#### GIVEN REQUEST:
Repeat the listing below in full, exactly as it stands.

#### DATA SHOWN:
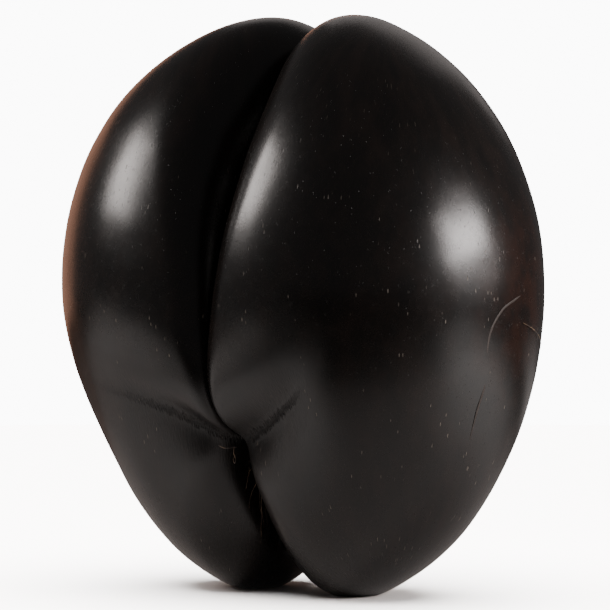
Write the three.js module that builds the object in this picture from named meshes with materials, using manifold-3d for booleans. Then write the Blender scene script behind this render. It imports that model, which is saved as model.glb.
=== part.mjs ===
// Coco de mer seed: one polished double-lobed nut, standing on the tips of its two lobes.
// Millimetres, +Z up, cheek side towards -Y, belly side towards +Y, cleft in the plane X = 0.
// The origin is under the middle of the nut, on the surface that it stands on.

import * as THREE from 'three';
import { mergeVertices } from 'three/addons/utils/BufferGeometryUtils.js';
import Module from 'manifold-3d';

// Overall body: an egg that is wider than deep, measured from its waist
const HALF_WIDTH = 134;
const CHEEK_DEPTH = 98.5;
const BELLY_DEPTH = 94.5;
const WAIST_HEIGHT = 158;
const ABOVE_WAIST = 144.5;
const BELOW_WAIST = 163.5;
const ROUNDNESS = 1.93;
const CROWN_LEAN = 9;
const FOOT_LEAN = 2;

// Below the cheeks the thighs are set back from the body's outline
const THIGH_SETBACK = 6;
const THIGH_TOP = 118;
const THIGH_BLEND = 55;

// Stations round the nut as it is seen from its flank: 0 degrees is the middle of the cheek side,
// 90 the crown, 180 the belly side, and -90 or 270 underneath. Each one holds how far the lobe's
// own middle is from the cleft, and the cleft's depth and half its width there.
const STATIONS = [
  { angle: -90, lobe: 14, depth: 44, width: 50 },
  { angle: -60, lobe: 16, depth: 48, width: 56 },
  { angle: -30, lobe: 26, depth: 9, width: 26 },
  { angle: 0, lobe: 37, depth: 13, width: 24 },
  { angle: 22, lobe: 41, depth: 21, width: 30 },
  { angle: 45, lobe: 42, depth: 30, width: 44 },
  { angle: 65, lobe: 36, depth: 35, width: 54 },
  { angle: 90, lobe: 9, depth: 24, width: 48 },
  { angle: 115, lobe: 4, depth: 8, width: 36 },
  { angle: 150, lobe: 0, depth: 2, width: 30 },
  { angle: 180, lobe: 0, depth: 1.5, width: 30 },
  { angle: 225, lobe: 4, depth: 4, width: 30 },
  { angle: 270, lobe: 14, depth: 44, width: 50 },
];
const STATION_HEIGHT = 150;

// Every groove falls steeply in its middle and rounds off at its lips
const GROOVE_FALL = 3;
const GROOVE_LIP = 0.55;

// Where two grooves meet, their depths are blended by this power
const GROOVE_BLEND = 3;

// The sinus: the slot between the thighs, open from the cheek side to the belly side.
// It is wider on the right of the cleft's plane than on the left.
const SINUS_TOP_CHEEK = 85;
const SINUS_TOP_BELLY = 94;
const SINUS_TOP_BLEND = 60;
const SINUS_ROOF = 22;
const SINUS_DEPTH = 112;
const SINUS_RIGHT_GAP = 5;
const SINUS_LEFT_GAP = 1.5;
const SINUS_WALL_ROUNDING = 9;

// The fold under each cheek starts at the sinus and runs outwards and up, growing wider
const FOLD_HEIGHT = 81;
const FOLD_DEPTH = 18;
const FOLD_ABOVE = 7;
const FOLD_ABOVE_GROWTH = 0.2;
const FOLD_BELOW = 16;
const FOLD_FRONT = 40;
const FOLD_END_BLEND = 35;
const LEFT_FOLD_RISE = 31;
const LEFT_FOLD_RUN = 40;
const LEFT_FOLD_FADE = 85;
const LEFT_FOLD_END = 125;
const LEFT_FOLD_GROWTH = 0.3;
const RIGHT_FOLD_SLOPE = 0.25;
const RIGHT_FOLD_CURVE = 0.0052;
const RIGHT_FOLD_FADE = 50;
const RIGHT_FOLD_END = 80;
const RIGHT_FOLD_GROWTH = 0.2;

// Beside the slot the right fold is deeper, where the thigh's top rounds off
const RIGHT_HOLLOW_DEPTH = 8;
const RIGHT_HOLLOW_REACH = 18;

// The groin crease on the belly side runs from the sinus outwards and up, growing wider
const GROIN_HEIGHT = 92;
const GROIN_SLOPE = 0.95;
const GROIN_DEPTH = 13;
const GROIN_LENGTH = 85;
const GROIN_FADE = 1.5;
const GROIN_ABOVE = 12;
const GROIN_ABOVE_GROWTH = 0.25;
const GROIN_BELOW = 22;
const GROIN_BELOW_GROWTH = 0.3;
const GROIN_BACK = 40;

// Each half of the skin is a polar grid round a point inside its lobe, with its pole on the flank
const LOBE_CENTRE = new THREE.Vector3(56, 0, 150);
const MERIDIANS = 76;
const RINGS = 37;
const FIRST_REACH = 20;
const LAST_REACH = 200;
const REACH_STEPS = 36;
const HALVINGS = 20;
const NARROWEST_POLAR = 0.3;
const WIDEST_POLAR = 3.12;
const ON_SEAM = 0.001;
const LEAST_SIZE = 0.000001;

const FLOOR_BLOCK = 400;

const SHELL_COLOUR = 0x2a211d;

function smooth(t) {
  const c = THREE.MathUtils.clamp(t, 0, 1);
  return c * c * (3 - 2 * c);
}

// 1 in the middle of a groove, 0 from its lip on, rounded like the edge of a lobe
function roundedEdge(t) {
  const inside = THREE.MathUtils.clamp(1 - t, 0, 1) ** GROOVE_FALL;
  return 1 - (1 - inside) ** GROOVE_LIP;
}

// 1 at the bottom of a soft crease, fading to both sides
function crease(height, above, below) {
  const t = height > 0 ? height / above : height / below;
  return 1 / (1 + t * t);
}

// Slope of a station value, from its two neighbours, level at both ends
function stationSlope(i, key) {
  if (i === 0 || i === STATIONS.length - 1) return 0;
  const before = STATIONS[i - 1];
  const after = STATIONS[i + 1];
  return (after[key] - before[key]) / (after.angle - before.angle);
}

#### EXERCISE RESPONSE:
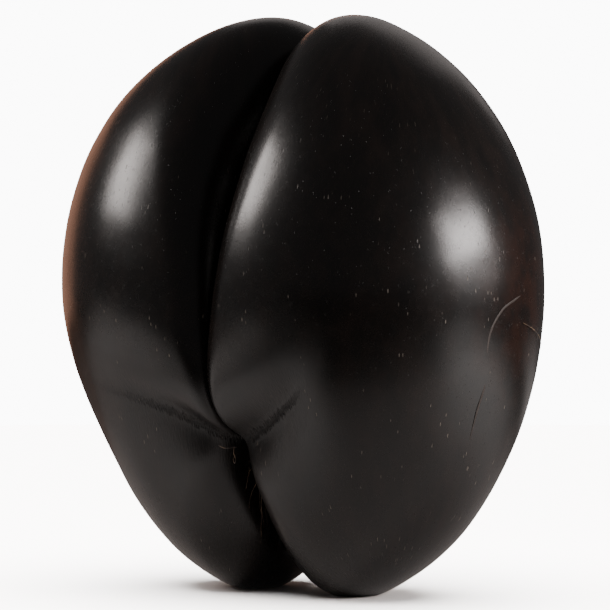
Write the three.js module that builds the object in this picture from named meshes with materials, using manifold-3d for booleans. Then write the Blender scene script behind this render. It imports that model, which is saved as model.glb.
=== part.mjs ===
// Coco de mer seed: one polished double-lobed nut, standing on the tips of its two lobes.
// Millimetres, +Z up, cheek side towards -Y, belly side towards +Y, cleft in the plane X = 0.
// The origin is under the middle of the nut, on the surface that it stands on.

import * as THREE from 'three';
import { mergeVertices } from 'three/addons/utils/BufferGeometryUtils.js';
import Module from 'manifold-3d';

// Overall body: an egg that is wider than deep, measured from its waist
const HALF_WIDTH = 134;
const CHEEK_DEPTH = 98.5;
const BELLY_DEPTH = 94.5;
const WAIST_HEIGHT = 158;
const ABOVE_WAIST = 144.5;
const BELOW_WAIST = 163.5;
const ROUNDNESS = 1.93;
const CROWN_LEAN = 9;
const FOOT_LEAN = 2;

// Below the cheeks the thighs are set back from the body's outline
const THIGH_SETBACK = 6;
const THIGH_TOP = 118;
const THIGH_BLEND = 55;

// Stations round the nut as it is seen from its flank: 0 degrees is the middle of the cheek side,
// 90 the crown, 180 the belly side, and -90 or 270 underneath. Each one holds how far the lobe's
// own middle is from the cleft, and the cleft's depth and half its width there.
const STATIONS = [
  { angle: -90, lobe: 14, depth: 44, width: 50 },
  { angle: -60, lobe: 16, depth: 48, width: 56 },
  { angle: -30, lobe: 26, depth: 9, width: 26 },
  { angle: 0, lobe: 37, depth: 13, width: 24 },
  { angle: 22, lobe: 41, depth: 21, width: 30 },
  { angle: 45, lobe: 42, depth: 30, width: 44 },
  { angle: 65, lobe: 36, depth: 35, width: 54 },
  { angle: 90, lobe: 9, depth: 24, width: 48 },
  { angle: 115, lobe: 4, depth: 8, width: 36 },
  { angle: 150, lobe: 0, depth: 2, width: 30 },
  { angle: 180, lobe: 0, depth: 1.5, width: 30 },
  { angle: 225, lobe: 4, depth: 4, width: 30 },
  { angle: 270, lobe: 14, depth: 44, width: 50 },
];
const STATION_HEIGHT = 150;

// Every groove falls steeply in its middle and rounds off at its lips
const GROOVE_FALL = 3;
const GROOVE_LIP = 0.55;

// Where two grooves meet, their depths are blended by this power
const GROOVE_BLEND = 3;

// The sinus: the slot between the thighs, open from the cheek side to the belly side.
// It is wider on the right of the cleft's plane than on the left.
const SINUS_TOP_CHEEK = 85;
const SINUS_TOP_BELLY = 94;
const SINUS_TOP_BLEND = 60;
const SINUS_ROOF = 22;
const SINUS_DEPTH = 112;
const SINUS_RIGHT_GAP = 5;
const SINUS_LEFT_GAP = 1.5;
const SINUS_WALL_ROUNDING = 9;

// The fold under each cheek starts at the sinus and runs outwards and up, growing wider
const FOLD_HEIGHT = 81;
const FOLD_DEPTH = 18;
const FOLD_ABOVE = 7;
const FOLD_ABOVE_GROWTH = 0.2;
const FOLD_BELOW = 16;
const FOLD_FRONT = 40;
const FOLD_END_BLEND = 35;
const LEFT_FOLD_RISE = 31;
const LEFT_FOLD_RUN = 40;
const LEFT_FOLD_FADE = 85;
const LEFT_FOLD_END = 125;
const LEFT_FOLD_GROWTH = 0.3;
const RIGHT_FOLD_SLOPE = 0.25;
const RIGHT_FOLD_CURVE = 0.0052;
const RIGHT_FOLD_FADE = 50;
const RIGHT_FOLD_END = 80;
const RIGHT_FOLD_GROWTH = 0.2;

// Beside the slot the right fold is deeper, where the thigh's top rounds off
const RIGHT_HOLLOW_DEPTH = 8;
const RIGHT_HOLLOW_REACH = 18;

// The groin crease on the belly side runs from the sinus outwards and up, growing wider
const GROIN_HEIGHT = 92;
const GROIN_SLOPE = 0.95;
const GROIN_DEPTH = 13;
const GROIN_LENGTH = 85;
const GROIN_FADE = 1.5;
const GROIN_ABOVE = 12;
const GROIN_ABOVE_GROWTH = 0.25;
const GROIN_BELOW = 22;
const GROIN_BELOW_GROWTH = 0.3;
const GROIN_BACK = 40;

// Each half of the skin is a polar grid round a point inside its lobe, with its pole on the flank
const LOBE_CENTRE = new THREE.Vector3(56, 0, 150);
const MERIDIANS = 76;
const RINGS = 37;
const FIRST_REACH = 20;
const LAST_REACH = 200;
const REACH_STEPS = 36;
const HALVINGS = 20;
const NARROWEST_POLAR = 0.3;
const WIDEST_POLAR = 3.12;
const ON_SEAM = 0.001;
const LEAST_SIZE = 0.000001;

const FLOOR_BLOCK = 400;

const SHELL_COLOUR = 0x2a211d;

function smooth(t) {
  const c = THREE.MathUtils.clamp(t, 0, 1);
  return c * c * (3 - 2 * c);
}

// 1 in the middle of a groove, 0 from its lip on, rounded like the edge of a lobe
function roundedEdge(t) {
  const inside = THREE.MathUtils.clamp(1 - t, 0, 1) ** GROOVE_FALL;
  return 1 - (1 - inside) ** GROOVE_LIP;
}

// 1 at the bottom of a soft crease, fading to both sides
function crease(height, above, below) {
  const t = height > 0 ? height / above : height / below;
  return 1 / (1 + t * t);
}

// Slope of a station value, from its two neighbours, level at both ends
function stationSlope(i, key) {
  if (i === 0 || i === STATIONS.length - 1) return 0;
  const before = STATIONS[i - 1];
  const after = STATIONS[i + 1];
  return (after[key] - before[key]) / (after.angle - before.angle);
}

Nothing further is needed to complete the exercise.